5 Key Changes Affecting Medical Staff Services in 2016 and Beyond
Medical services professionals are often seen as the “gateway” to healthcare organizations. They are key to ensuring the healthcare professionals hired and given privileges to serve organizations’ patients are fully qualified They also ensure the organization remains compliant with state and national regulations on qualifications and credentials. It’s an important role, and that won’t change as 2016 approaches, but some things will.
Here are four changes MSPs can expect to see in 2016 and beyond.
Increased Reliance on Technology
There’s been a shift toward increased electronic communications, says Bonnie Gutierrez, President-Elect of the National Association Medical Staff Services. Automated staff management, Web-based meetings and decreased face-to-face communications have required MSPs to become more tech-savvy to keep up with the industry’s demands.
“MSPs must be at the forefront of managing projects that streamline responsibilities, make efficient use of time and minimize risk, all while navigating an environment where negligent credentialing cases, whistleblower suits and malpractice claims for employed physicians are on the rise,” Gutierrez says.
Multiple, Evolving Sets of Standards
Regulatory bodies continue to provide vague standards, such as the Ongoing Professional Practice Evaluation (OPPE) and Focused Professional Practice Evaluation (FPPE) processes, which MSPs are expected to meet, Gutierrez says. “The number of [Joint Commission] surveys being performed has increased greatly over the past two years, which is a huge drain on resources,” she says. In addition, newer and less-traditional regulatory entities have taken a strong place in the market, so MSPs need to be aware of a broader scope of standards.
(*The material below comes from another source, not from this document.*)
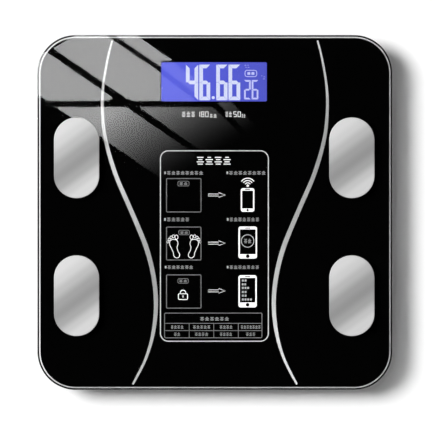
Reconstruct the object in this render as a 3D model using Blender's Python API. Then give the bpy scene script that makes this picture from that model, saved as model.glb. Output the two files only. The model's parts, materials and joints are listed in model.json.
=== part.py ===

A Need for New Professionals
Many professions within the healthcare sector have seen veteran professionals retire, and medical staff services is no exception. As demand grows for new MSPs, NAMSS strives to provide resources to help current MSPs find and develop their own replacements, making the field of medical services management a chosen profession, Gutierrez says.
A Call to Improve Efficiency
When it comes to credentialing and staffing, one of the biggest issues is the time it takes to credential healthcare practitioners, says Ray Bixler, CEO of SkillSurvey. “Collecting responses from peer references is typically the root of the longest of delays in getting new hires on board and driving revenue for the organization.”
Bixler says medical services teams have told him it takes an average of 7 to 8 weeks to get peer references squared away because the process is so arduous. “Many systems still require the peer reference to print, complete, sign and then fax or scan the document.”
Medical services teams will need to look for technological solutions that make it easier to check, file and store these types of references. Bixler recommends looking for solutions that take advantage of mobile and e-signature technologies that drastically improve the peer referencing and credentialing processes. “These new automated solutions help medical staff services better manage this critical part of the hiring process to get physicians on the job faster and contributing to patient care.”
With the rise of the physician employment model, an expansion of care under the Affordable Care Act and other challenges facing the industry, MSPs will continue to face changes in expectations and the way they work. And their valuable work is essential to every healthcare organization’s success.